[START OF Records provided]

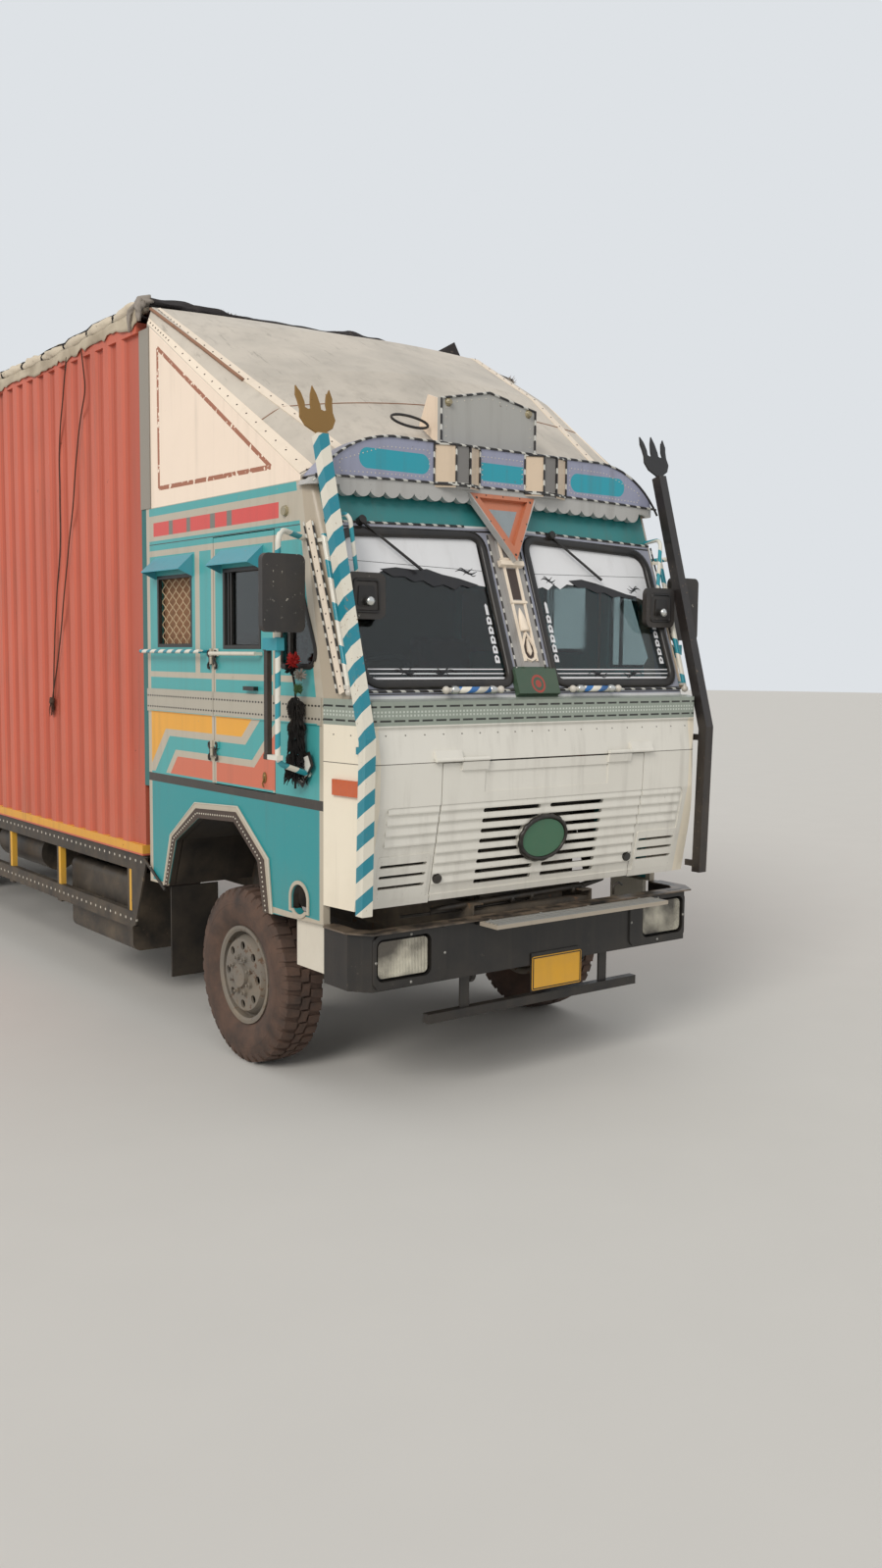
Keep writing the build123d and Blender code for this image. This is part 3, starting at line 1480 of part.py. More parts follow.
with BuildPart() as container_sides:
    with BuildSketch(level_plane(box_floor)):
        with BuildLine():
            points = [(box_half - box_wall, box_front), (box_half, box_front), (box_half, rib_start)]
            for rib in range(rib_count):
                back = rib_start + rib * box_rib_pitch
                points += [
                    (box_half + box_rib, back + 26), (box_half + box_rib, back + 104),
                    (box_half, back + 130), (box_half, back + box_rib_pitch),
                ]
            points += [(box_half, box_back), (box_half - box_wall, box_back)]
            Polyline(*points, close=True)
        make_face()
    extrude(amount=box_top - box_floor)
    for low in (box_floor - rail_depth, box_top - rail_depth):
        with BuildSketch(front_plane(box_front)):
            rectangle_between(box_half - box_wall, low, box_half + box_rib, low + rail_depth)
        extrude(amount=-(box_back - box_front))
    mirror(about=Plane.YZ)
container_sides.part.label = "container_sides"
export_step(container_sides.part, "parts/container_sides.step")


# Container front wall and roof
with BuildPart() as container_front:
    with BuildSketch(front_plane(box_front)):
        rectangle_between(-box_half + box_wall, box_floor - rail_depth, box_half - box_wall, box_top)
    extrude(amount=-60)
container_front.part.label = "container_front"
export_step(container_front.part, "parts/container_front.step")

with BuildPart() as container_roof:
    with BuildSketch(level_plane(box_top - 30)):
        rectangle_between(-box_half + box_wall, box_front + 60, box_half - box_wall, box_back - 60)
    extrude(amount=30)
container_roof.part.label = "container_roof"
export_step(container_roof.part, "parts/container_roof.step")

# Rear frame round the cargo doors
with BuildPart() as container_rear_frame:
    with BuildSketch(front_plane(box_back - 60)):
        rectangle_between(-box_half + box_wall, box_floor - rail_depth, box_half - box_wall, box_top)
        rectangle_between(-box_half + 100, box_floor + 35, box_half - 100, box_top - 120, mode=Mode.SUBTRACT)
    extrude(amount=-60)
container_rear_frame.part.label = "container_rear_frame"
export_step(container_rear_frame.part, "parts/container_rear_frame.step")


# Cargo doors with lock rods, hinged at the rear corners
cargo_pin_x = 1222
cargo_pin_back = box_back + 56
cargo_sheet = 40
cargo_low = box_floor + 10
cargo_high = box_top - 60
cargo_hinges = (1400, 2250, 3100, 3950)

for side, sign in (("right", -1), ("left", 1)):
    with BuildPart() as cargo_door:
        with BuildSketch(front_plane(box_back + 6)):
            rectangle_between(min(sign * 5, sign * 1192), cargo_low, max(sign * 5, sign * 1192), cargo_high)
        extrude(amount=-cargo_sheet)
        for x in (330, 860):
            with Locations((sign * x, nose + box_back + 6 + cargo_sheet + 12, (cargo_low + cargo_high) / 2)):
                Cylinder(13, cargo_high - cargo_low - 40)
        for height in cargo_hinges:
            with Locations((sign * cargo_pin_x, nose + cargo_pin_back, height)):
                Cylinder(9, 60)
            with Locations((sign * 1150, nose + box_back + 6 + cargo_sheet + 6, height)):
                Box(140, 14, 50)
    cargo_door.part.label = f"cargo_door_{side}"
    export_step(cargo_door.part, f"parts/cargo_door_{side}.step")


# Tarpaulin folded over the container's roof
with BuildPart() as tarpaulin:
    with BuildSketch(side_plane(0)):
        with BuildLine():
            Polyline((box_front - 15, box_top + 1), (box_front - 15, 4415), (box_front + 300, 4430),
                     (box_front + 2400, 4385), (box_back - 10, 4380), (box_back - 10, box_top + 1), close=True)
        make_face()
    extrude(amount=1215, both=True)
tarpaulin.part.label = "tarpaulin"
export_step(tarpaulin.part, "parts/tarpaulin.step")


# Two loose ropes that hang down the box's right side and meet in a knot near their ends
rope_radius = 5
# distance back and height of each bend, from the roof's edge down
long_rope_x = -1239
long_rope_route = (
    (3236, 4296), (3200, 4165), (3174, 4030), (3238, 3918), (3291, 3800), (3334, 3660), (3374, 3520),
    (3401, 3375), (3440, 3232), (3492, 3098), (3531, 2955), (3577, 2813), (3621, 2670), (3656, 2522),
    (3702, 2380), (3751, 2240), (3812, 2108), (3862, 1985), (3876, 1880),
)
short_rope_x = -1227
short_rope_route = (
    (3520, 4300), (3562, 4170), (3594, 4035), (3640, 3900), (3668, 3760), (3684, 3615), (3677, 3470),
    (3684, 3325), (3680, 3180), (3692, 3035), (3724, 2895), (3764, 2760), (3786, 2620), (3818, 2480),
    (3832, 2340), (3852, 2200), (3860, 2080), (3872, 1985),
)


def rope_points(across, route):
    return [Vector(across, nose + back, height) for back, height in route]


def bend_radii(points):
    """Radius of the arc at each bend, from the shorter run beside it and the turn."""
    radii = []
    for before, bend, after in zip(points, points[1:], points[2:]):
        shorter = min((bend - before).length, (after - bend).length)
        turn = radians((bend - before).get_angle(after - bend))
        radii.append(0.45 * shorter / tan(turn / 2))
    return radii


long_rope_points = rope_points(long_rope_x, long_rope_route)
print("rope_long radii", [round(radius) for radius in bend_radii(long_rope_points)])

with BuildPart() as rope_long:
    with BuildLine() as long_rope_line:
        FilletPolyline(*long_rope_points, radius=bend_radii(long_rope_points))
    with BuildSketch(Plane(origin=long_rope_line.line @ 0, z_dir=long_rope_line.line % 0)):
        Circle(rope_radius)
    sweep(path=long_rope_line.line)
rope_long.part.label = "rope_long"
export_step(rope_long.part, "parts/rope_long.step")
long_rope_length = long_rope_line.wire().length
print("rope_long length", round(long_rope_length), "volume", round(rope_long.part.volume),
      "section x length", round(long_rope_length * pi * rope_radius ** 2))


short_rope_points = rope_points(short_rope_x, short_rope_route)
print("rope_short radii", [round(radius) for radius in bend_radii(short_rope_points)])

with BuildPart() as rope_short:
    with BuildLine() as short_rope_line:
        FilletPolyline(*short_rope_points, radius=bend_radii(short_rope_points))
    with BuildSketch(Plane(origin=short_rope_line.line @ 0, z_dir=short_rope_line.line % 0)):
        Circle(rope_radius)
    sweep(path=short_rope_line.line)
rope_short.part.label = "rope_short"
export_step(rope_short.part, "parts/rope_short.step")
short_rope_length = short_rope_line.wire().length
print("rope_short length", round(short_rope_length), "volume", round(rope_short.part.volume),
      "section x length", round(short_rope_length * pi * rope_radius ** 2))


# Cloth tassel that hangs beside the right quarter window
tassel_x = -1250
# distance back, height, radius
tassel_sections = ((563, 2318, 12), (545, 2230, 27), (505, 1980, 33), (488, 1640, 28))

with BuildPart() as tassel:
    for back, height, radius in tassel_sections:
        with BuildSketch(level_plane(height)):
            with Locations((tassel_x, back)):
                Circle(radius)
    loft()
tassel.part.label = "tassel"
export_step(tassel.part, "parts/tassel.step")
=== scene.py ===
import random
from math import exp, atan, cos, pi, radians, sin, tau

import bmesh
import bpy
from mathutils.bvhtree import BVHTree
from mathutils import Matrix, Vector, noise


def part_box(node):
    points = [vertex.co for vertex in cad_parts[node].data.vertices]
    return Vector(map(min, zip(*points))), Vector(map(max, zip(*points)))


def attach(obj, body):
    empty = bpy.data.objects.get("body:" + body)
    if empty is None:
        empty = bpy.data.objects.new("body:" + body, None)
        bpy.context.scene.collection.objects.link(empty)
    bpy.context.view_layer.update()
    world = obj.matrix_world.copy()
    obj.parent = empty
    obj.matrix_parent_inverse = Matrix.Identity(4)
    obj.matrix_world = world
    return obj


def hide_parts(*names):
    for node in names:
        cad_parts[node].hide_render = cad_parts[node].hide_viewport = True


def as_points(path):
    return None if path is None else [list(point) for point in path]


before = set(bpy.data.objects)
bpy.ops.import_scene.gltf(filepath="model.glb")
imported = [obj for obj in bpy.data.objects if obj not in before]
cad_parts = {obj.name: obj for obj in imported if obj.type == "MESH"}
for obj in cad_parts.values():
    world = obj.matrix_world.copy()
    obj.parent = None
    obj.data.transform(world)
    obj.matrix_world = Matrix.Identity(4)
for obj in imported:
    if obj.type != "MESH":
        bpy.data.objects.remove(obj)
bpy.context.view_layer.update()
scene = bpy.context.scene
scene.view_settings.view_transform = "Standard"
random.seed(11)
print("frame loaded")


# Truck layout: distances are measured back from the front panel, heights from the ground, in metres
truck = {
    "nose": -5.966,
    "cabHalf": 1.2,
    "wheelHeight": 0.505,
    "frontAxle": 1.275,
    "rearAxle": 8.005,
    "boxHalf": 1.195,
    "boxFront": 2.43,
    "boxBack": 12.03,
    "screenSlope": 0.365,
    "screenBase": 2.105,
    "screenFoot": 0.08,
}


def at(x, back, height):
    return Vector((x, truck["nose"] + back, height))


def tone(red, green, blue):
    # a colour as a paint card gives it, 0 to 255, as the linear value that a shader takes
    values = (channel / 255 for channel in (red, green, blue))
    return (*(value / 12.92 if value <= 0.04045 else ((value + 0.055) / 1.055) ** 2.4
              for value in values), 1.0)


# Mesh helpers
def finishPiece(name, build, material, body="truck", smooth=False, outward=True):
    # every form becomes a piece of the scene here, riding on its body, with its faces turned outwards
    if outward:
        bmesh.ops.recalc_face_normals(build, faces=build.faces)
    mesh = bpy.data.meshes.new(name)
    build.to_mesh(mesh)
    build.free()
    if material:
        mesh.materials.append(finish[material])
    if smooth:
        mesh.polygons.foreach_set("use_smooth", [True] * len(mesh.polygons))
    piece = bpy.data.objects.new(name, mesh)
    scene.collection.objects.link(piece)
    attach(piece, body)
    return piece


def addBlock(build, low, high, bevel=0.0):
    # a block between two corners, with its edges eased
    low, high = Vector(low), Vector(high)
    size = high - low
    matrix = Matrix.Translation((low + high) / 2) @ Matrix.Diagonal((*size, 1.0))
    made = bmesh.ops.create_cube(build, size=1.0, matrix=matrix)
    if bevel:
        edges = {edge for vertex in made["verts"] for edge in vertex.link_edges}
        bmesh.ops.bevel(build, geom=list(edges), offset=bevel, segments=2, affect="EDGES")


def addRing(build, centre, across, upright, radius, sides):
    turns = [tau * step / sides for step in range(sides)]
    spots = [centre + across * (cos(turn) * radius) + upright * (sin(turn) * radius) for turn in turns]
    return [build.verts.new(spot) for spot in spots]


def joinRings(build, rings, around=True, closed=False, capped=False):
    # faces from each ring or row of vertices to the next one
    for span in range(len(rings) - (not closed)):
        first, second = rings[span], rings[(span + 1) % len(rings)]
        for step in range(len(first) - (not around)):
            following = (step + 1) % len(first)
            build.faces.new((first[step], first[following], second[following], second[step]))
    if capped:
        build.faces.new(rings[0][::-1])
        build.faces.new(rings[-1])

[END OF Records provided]
[START OF Records provided]

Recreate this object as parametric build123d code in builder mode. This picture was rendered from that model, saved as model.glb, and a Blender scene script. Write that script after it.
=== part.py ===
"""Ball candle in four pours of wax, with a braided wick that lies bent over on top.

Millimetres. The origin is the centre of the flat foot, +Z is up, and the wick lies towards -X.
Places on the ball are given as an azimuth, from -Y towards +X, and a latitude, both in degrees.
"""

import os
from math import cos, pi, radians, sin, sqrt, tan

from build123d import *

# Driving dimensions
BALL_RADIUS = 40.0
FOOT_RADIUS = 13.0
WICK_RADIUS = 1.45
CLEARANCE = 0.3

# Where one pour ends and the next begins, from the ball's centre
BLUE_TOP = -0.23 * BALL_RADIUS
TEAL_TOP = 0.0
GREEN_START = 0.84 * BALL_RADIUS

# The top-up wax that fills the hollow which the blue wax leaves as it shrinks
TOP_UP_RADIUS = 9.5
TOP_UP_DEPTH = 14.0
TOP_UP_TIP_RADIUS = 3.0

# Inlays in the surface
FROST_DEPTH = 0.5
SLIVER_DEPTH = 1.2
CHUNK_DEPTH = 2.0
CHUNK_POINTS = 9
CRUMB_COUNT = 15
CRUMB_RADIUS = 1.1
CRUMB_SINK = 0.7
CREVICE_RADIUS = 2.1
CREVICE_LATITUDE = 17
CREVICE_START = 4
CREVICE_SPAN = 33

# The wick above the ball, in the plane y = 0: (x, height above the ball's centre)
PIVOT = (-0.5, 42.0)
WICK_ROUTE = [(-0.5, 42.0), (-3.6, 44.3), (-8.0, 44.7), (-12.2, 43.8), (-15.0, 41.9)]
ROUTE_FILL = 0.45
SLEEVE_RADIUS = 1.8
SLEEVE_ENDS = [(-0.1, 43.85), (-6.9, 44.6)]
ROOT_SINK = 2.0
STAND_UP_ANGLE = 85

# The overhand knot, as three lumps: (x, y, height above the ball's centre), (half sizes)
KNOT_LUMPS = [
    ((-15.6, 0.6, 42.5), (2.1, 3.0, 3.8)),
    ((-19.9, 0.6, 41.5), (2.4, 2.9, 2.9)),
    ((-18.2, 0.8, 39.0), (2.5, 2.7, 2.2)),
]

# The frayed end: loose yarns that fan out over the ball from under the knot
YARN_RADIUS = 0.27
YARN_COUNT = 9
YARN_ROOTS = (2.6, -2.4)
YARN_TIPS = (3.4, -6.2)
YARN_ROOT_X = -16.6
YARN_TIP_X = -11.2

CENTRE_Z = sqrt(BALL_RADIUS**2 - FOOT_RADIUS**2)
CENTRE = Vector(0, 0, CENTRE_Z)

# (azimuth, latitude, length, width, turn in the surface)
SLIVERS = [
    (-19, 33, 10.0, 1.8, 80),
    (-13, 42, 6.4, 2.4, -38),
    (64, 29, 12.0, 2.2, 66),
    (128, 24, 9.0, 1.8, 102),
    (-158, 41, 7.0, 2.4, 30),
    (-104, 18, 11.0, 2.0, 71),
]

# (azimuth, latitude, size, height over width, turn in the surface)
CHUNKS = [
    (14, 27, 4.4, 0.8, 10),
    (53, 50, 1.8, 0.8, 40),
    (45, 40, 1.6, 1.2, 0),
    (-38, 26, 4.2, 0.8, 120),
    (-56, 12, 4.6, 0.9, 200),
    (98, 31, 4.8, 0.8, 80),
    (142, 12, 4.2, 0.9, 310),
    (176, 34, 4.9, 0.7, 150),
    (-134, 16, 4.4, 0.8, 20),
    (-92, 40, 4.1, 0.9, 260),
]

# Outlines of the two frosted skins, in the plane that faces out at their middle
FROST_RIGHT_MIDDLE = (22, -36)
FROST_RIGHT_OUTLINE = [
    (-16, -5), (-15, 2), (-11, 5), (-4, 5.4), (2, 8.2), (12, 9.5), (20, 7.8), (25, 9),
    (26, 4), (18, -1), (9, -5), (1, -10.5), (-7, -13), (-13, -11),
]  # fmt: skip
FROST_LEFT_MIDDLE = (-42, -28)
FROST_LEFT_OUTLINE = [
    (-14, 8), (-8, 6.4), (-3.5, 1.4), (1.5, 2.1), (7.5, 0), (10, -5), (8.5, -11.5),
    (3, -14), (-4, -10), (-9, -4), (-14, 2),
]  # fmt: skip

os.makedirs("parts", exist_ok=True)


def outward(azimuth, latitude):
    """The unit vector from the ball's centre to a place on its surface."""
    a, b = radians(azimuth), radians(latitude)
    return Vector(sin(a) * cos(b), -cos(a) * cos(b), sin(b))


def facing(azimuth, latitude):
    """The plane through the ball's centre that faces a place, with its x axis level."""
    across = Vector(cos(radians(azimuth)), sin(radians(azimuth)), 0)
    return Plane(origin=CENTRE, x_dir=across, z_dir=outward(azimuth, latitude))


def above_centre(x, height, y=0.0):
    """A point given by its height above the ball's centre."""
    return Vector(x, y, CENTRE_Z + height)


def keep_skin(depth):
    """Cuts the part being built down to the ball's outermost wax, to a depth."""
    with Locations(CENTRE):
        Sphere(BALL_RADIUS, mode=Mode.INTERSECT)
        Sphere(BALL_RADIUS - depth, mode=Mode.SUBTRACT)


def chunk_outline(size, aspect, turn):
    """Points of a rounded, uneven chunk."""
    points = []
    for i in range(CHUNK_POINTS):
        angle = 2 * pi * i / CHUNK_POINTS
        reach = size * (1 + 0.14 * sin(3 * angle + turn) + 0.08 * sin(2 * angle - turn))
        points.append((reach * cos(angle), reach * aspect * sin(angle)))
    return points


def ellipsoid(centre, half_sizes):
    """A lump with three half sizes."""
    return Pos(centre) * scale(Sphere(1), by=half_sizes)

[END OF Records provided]

— What is required —
Beginning with the line containing "# Cloth tassel" and ending with the line containing "zip(*points))), Vector(map(max, zip(*points)))", extract those lines exactly from the listing above, and only those.

— Result below —
# Cloth tassel that hangs beside the right quarter window
tassel_x = -1250
# distance back, height, radius
tassel_sections = ((563, 2318, 12), (545, 2230, 27), (505, 1980, 33), (488, 1640, 28))

with BuildPart() as tassel:
    for back, height, radius in tassel_sections:
        with BuildSketch(level_plane(height)):
            with Locations((tassel_x, back)):
                Circle(radius)
    loft()
tassel.part.label = "tassel"
export_step(tassel.part, "parts/tassel.step")
=== scene.py ===
import random
from math import exp, atan, cos, pi, radians, sin, tau

import bmesh
import bpy
from mathutils.bvhtree import BVHTree
from mathutils import Matrix, Vector, noise


def part_box(node):
    points = [vertex.co for vertex in cad_parts[node].data.vertices]
    return Vector(map(min, zip(*points))), Vector(map(max, zip(*points)))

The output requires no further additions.